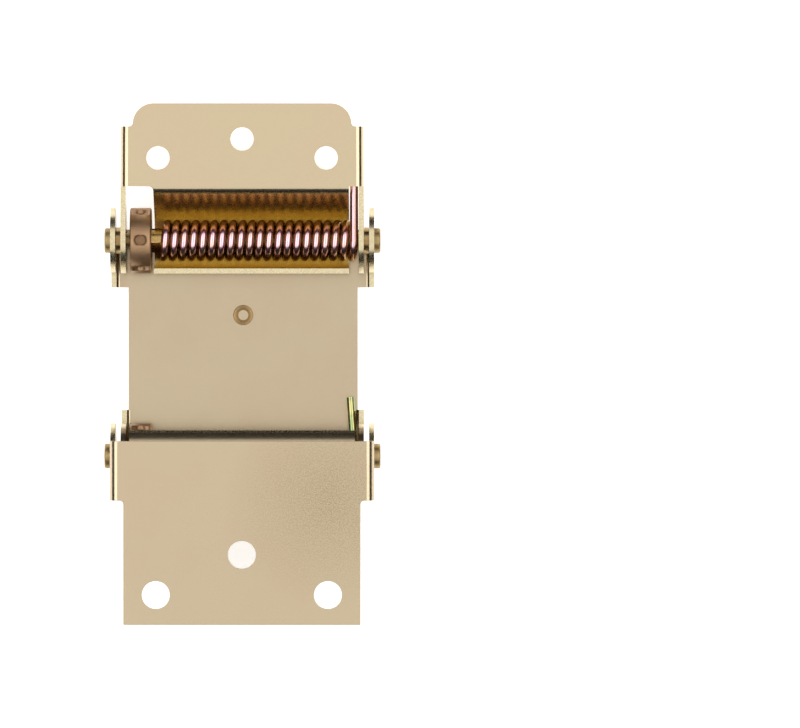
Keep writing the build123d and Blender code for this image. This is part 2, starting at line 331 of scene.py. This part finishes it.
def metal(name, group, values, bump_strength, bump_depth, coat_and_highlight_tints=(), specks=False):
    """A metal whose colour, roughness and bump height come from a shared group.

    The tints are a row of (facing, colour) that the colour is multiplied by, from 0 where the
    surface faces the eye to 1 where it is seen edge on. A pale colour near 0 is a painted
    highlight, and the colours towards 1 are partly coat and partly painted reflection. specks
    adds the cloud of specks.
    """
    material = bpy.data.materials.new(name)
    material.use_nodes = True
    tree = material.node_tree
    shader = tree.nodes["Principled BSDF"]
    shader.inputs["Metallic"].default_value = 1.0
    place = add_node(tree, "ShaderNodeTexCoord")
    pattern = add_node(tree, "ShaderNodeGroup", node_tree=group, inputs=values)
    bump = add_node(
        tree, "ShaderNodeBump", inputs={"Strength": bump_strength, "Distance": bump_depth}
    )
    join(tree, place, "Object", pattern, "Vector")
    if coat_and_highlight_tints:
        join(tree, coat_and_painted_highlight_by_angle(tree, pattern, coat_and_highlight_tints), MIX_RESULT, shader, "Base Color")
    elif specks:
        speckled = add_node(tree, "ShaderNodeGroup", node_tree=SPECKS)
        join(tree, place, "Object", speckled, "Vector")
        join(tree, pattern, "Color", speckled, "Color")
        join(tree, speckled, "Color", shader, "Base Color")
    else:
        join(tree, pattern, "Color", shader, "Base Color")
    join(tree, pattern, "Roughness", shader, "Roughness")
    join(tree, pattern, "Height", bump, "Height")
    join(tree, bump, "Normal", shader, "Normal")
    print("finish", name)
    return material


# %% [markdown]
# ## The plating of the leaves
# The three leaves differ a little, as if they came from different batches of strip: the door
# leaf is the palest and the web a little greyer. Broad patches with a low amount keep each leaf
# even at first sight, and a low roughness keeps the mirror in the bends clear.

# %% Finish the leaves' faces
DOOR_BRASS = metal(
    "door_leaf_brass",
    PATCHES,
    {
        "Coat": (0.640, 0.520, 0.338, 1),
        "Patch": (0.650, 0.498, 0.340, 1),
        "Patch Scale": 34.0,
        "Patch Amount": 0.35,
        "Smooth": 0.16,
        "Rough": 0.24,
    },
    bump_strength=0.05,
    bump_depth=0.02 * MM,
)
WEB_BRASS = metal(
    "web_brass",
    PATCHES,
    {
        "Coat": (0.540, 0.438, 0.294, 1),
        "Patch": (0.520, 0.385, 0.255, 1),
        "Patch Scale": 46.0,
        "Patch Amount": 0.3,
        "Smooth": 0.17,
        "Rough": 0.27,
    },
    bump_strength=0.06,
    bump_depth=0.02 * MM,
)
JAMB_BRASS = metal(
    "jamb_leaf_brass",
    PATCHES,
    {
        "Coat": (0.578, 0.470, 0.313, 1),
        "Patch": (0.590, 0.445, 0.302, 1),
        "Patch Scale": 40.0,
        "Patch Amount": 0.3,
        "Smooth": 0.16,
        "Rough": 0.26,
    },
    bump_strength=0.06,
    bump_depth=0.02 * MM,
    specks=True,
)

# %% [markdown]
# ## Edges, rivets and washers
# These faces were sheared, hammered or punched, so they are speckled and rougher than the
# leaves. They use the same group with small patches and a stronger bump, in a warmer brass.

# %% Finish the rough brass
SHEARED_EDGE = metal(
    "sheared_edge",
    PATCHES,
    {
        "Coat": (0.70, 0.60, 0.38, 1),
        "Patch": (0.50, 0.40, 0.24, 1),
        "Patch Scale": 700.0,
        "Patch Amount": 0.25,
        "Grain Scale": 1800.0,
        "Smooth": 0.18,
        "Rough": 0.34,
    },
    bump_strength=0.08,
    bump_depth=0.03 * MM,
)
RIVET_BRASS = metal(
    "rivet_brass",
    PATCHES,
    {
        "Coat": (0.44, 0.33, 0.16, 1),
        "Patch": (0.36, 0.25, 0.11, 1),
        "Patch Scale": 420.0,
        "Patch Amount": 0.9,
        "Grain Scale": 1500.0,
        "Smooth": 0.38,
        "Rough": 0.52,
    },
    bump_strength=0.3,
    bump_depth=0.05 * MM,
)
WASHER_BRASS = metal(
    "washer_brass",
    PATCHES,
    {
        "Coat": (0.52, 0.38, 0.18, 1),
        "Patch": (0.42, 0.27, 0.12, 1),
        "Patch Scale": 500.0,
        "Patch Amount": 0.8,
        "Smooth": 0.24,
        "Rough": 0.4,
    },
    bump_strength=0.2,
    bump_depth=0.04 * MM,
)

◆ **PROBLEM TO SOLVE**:
Restate, word for word and with nothing added, the lines from the first line of the listing through the one where "a shared group." stands.

◆ **RESPONSE TO THE TASK**:
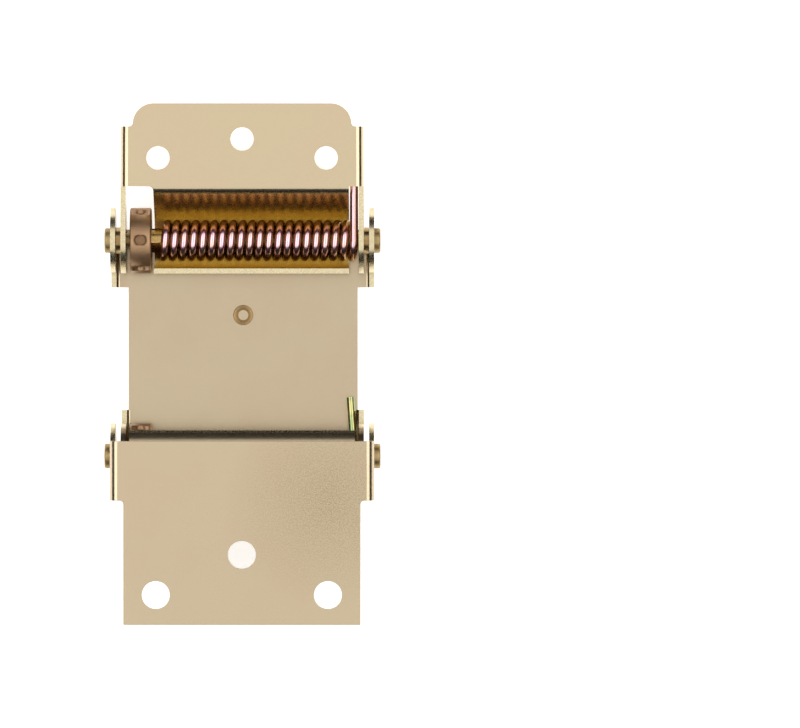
Keep writing the build123d and Blender code for this image. This is part 2, starting at line 331 of scene.py. This part finishes it.
def metal(name, group, values, bump_strength, bump_depth, coat_and_highlight_tints=(), specks=False):
    """A metal whose colour, roughness and bump height come from a shared group.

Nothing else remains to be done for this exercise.